Interestingly, the Chinese word for large boat is a pictograph made up of characters depicting a vessel, the number eight, and mouth or person.[8] The present writer used to hold monthly speaking engagements at a Chinese church in Arlington, Texas, and was told that these three symbols referred to a big boat or ship.
To Conclude
To believe in the Biblical portrayal of a global flood is to give up on the humanist ideal proving the age of the earth using isotope-based methods and slow gradualistic erosion and deposition patterns. Therefore, any attempts to uncover data to support an old-earth position via physicalist theories will always have to set themselves against the Word of God.
The Ark Encounter is not some corny theme park attraction built solely to impress. It is a re-experiencing of God’s grace to humanity; of life arising out of death. Some Christians feel embarrassed by it. No doubt they feel less embarrassment about reading the Holy Bible with selective guidance provided for them by their unbelieving peers. Sin will always scoff at God. We are not much improved over those whom the deluge destroyed. It is well to be reminded of it!
I have tried to imagine what it would have been like waiting with Noah for God to issue the command to leave the ark (cf. Gen. 8:15-17). How sorely tempted he must have been to disembark prematurely. How greatly his faith must have been tried! Reason would have furnished him with many well-sounding excuses for going rather than waiting for the words of God. But if Noah had not heeded the words of God, he would never have been saved. And if the God of the flood had not covenanted never to bring the cataclysmic waters back upon the whole earth, we would not have a rational basis for our experience of uniformity. Neither, indeed, would we have a hermeneutical basis to trust in the gracious promises of God (cf. Isa. 54:9).
The same God who said that He would “never again” (Gen. 9:11) destroy the earth with a flood also said that He would give life eternal to whoever casts his hopes upon the merits of His Son. The God of the gospel is the God of the flood, the God of the ark, the God of hope.
Dr. Paul Martin Henebury is the founder and president of Telos Theological Ministries and Telos Biblical Institute, where he serves as professor of Biblical and systematic theology. He is also lead teaching pastor at Agape Bible Church in Willits, Calif., and blogs voluminously as Dr. Reluctant. It is a joy and honor to include him as a contributing author for Dispensational Publishing House.
Copyright © 2016 by Dr. Paul Martin Henebury. Used by permission of the author.
Scripture taken from the New King James Version®.
Copyright © 1982 by Thomas Nelson. Used by permission. All rights reserved.

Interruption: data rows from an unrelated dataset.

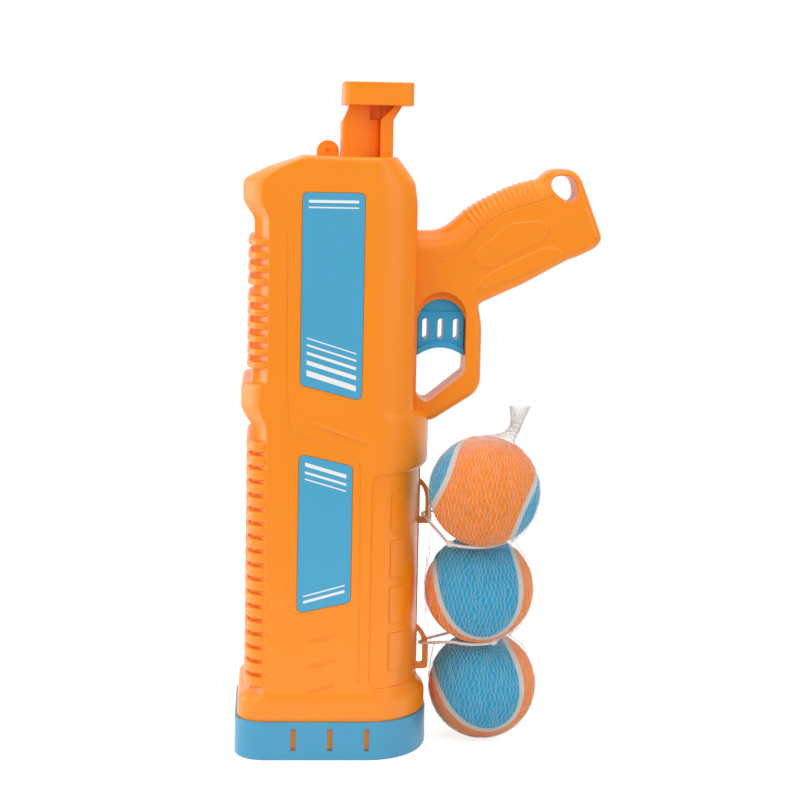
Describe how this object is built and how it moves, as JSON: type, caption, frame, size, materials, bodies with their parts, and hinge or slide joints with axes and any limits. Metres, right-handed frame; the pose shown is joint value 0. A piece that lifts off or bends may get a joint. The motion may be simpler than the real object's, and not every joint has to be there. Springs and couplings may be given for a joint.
{
  "type": "dog tennis ball launcher",
  "caption": "Hand-held spring launcher for tennis balls, standing on its muzzle, with a pistol grip, trigger and pull handle, and a net of spare balls hung from its sling loops.",
  "frame": {"origin": "middle of the footprint, on the surface that the muzzle ring stands on", "axes": "+Z from the muzzle up to the cocking handle, +X towards the grip and the trigger, -Y out of the launcher's left side, which faces the camera"},
  "size_m": [0.2076, 0.1176, 0.386],
  "materials": {
    "housing": "satin",
    "trim": "satin",
    "label": "gloss",
    "inner_plastic": "matte",
    "soft_rubber": "matte",
    "steel": "satin",
    "blue_felt": "matte",
    "orange_felt": "matte",
    "net": "satin",
    "nylon": "satin"
  },
  "bodies": {
    "housing": {"left_housing_half": "housing", "right_housing_half": "housing", "muzzle_ring": "trim", "barrel_tube": "inner_plastic", "ball_retainer": "soft_rubber", "spring_seat": "steel", "sear_pin": "steel", "upper_label_left": "label", "upper_label_right": "label", "lower_label_left": "label", "lower_label_right": "label", "housing_screw_1": "steel", "housing_screw_2": "steel", "housing_screw_3": "steel", "housing_screw_4": "steel", "housing_screw_5": "steel", "housing_screw_6": "steel", "housing_screw_7": "steel", "main_spring": "steel", "sear_spring": "steel"},
    "plunger": {"plunger_head": "inner_plastic", "plunger_seal": "soft_rubber", "plunger_buffer": "soft_rubber", "plunger_screw": "steel", "plunger_rod": "steel", "rod_pin": "steel", "cocking_handle": "housing"},
    "trigger_body": {"trigger": "trim"},
    "sear": {"sear_lever": "steel"},
    "ball_pack": {"tennis_ball_1": "blue_felt", "tennis_ball_2": "blue_felt", "tennis_ball_3": "orange_felt", "net_sleeve": "net", "upper_tie": "nylon", "lower_tie": "nylon"}
  },
  "joints": [
    {"name": "plunger_slide", "type": "slide", "parent": "housing", "child": "plunger", "axis": [0, 0, 1], "range_m": [0, 0.09], "stiffness_N_per_m": 250, "springref_m": -0.03, "deforming": ["main_spring"]},
    {"name": "trigger_slide", "type": "slide", "parent": "housing", "child": "trigger_body", "axis": [0, 0, 1], "range_m": [0, 0.0055], "stiffness_N_per_m": 400, "deforming": ["sear_spring"]},
    {"name": "sear_hinge", "type": "hinge", "parent": "housing", "child": "sear", "pos_m": [-0.0118, 0.0123, 0.262], "axis": [0, -1, 0], "range_deg": [0, 11.3]},
    {"name": "ball_pack_swivel", "type": "hinge", "parent": "housing", "child": "ball_pack", "pos_m": [0.00825, 0.0123, 0.095], "axis": [0, 0, 1], "range_deg": [-7.5, 4]}
  ],
  "couplings": [
    {"joint": "sear_hinge", "follows": "trigger_slide", "rad_per_m": 35.6}
  ]
}
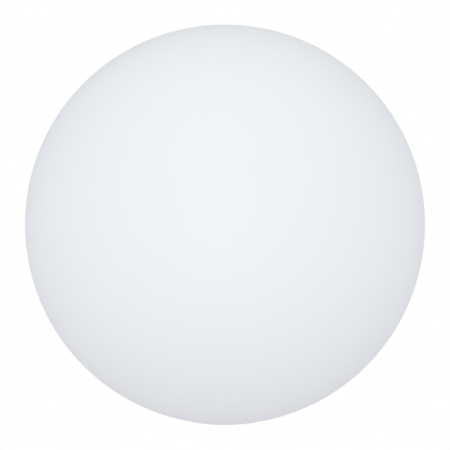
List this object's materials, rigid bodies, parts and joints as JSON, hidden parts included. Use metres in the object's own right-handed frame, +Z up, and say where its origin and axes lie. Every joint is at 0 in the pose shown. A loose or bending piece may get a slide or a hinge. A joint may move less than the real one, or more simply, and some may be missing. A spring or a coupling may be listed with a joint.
{
  "type": "garden globe light",
  "caption": "Round milky garden light that lifts off a sealed, rechargeable light unit with a push button, a charging port and a fold-out pull handle.",
  "frame": {"origin": "on the ground, under the globe's centre", "axes": "+Z up, -Y towards the charging port, +Y towards the pull handle"},
  "size_m": [0.3, 0.2998, 0.2946],
  "materials": {
    "milky_pe": "milky translucent, fine orange-peel skin, lit from inside",
    "white_abs": "fine moulded texture",
    "silicone": "soft matt",
    "stainless": "fine brushed",
    "zinc_screw": "plated",
    "aluminium": "milled",
    "lamp_board": "white solder mask",
    "lamp_package": "phosphor face in a white frame",
    "green_board": "green solder mask",
    "black_plastic": "moulded",
    "ivory_plastic": "moulded",
    "cell_wrap": "shrink wrap",
    "nickel": "plated contact metal",
    "lead_grey": "flat ribbon lead",
    "foam": "closed-cell foam",
    "clear_lens": "translucent",
    "opal_cover": "opal"
  },
  "bodies": {
    "light_unit": {"base_plate": "white_abs", "foot_pad_1": "silicone", "foot_pad_2": "silicone", "foot_pad_3": "silicone", "foot_pad_4": "silicone", "seat_gasket": "silicone", "housing_gasket": "silicone", "unit_housing": "white_abs", "seal_ring_lower": "silicone", "seal_ring_upper": "silicone", "case_screws": "stainless", "status_lens": "clear_lens", "vent_plug": "black_plastic", "switch_barrel": "stainless", "switch_light_ring": "clear_lens", "switch_seal": "silicone", "switch_nut": "stainless", "switch_terminals": "nickel", "port_hinge_pin": "stainless", "jack_body": "black_plastic", "jack_pin": "nickel", "jack_seal": "silicone", "jack_nut": "stainless", "jack_terminals": "nickel", "control_board": "green_board", "main_controller": "black_plastic", "charge_controller": "black_plastic", "power_inductor": "black_plastic", "buffer_capacitors": "aluminium", "wire_connectors": "ivory_plastic", "lamp_connector": "ivory_plastic", "led_ribbon": "lead_grey", "battery_ribbons": "lead_grey", "switch_ribbon": "lead_grey", "jack_ribbon": "lead_grey", "board_screws": "zinc_screw", "battery_holder": "black_plastic", "battery_cell_1": "cell_wrap", "battery_cell_2": "cell_wrap", "battery_contacts": "nickel", "contact_springs": "nickel", "battery_pad": "foam", "holder_screws": "zinc_screw", "heat_spreader": "aluminium", "led_board": "lamp_board", "led_packages": "lamp_package", "led_board_screws": "zinc_screw", "remote_receiver": "black_plastic", "diffuser_cover": "opal_cover", "cover_gasket": "silicone", "cover_clamp_ring": "white_abs", "cover_screws": "zinc_screw"},
    "globe": {"globe_shell": "milky_pe", "globe_neck": "milky_pe", "neck_collar": "white_abs"},
    "power_button": {"switch_cap": "stainless"},
    "port_door": {"port_door": "white_abs", "port_door_seal": "silicone"},
    "pull_handle": {"pull_handle": "stainless"}
  },
  "joints": [
    {"name": "globe_lift", "type": "slide", "parent": "light_unit", "child": "globe", "axis": [0, 0, 1], "range_m": [0, 0.12]},
    {"name": "button_press", "type": "slide", "parent": "light_unit", "child": "power_button", "axis": [0, 0, 1], "range_m": [0, 0.0008], "stiffness_N_per_m": 2000},
    {"name": "port_door_hinge", "type": "hinge", "parent": "light_unit", "child": "port_door", "pos_m": [0, -0.0308, 0.0023], "axis": [-1, 0, 0], "range_deg": [0, 95]},
    {"name": "handle_fold", "type": "hinge", "parent": "light_unit", "child": "pull_handle", "pos_m": [0, 0, 0.0028], "axis": [-1, 0, 0], "range_deg": [0, 90]}
  ]
}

[1] Alexander Heidel, The Gilgamesh Epic and Old Testament Parallels (Chicago: University of Chicago Press, 1963), pp. 240 ff.
[2] Although the Babylonian account does mention the bursting of the dikes. Ibid., p. 248.
[3] Ibid., p. 236.
[4] Custance throws some suspicion on these dimensions, thinking the ark too large for a few men to build. See Arthur C. Custance, The Flood: Local or Global? (Grand Rapids: Zondervan, 1979), p. 37. He does not consider that Noah might have employed many helpers.
[5] Ibid., pp. 56-57.
[6] Heidel, p. 249.
[7] Ibid., p. 250.
[8] See C.H. Kang and Ethel R. Nelson, The Discovery of Genesis (St. Louis: Concordia Publishing House, 1979), p. xii.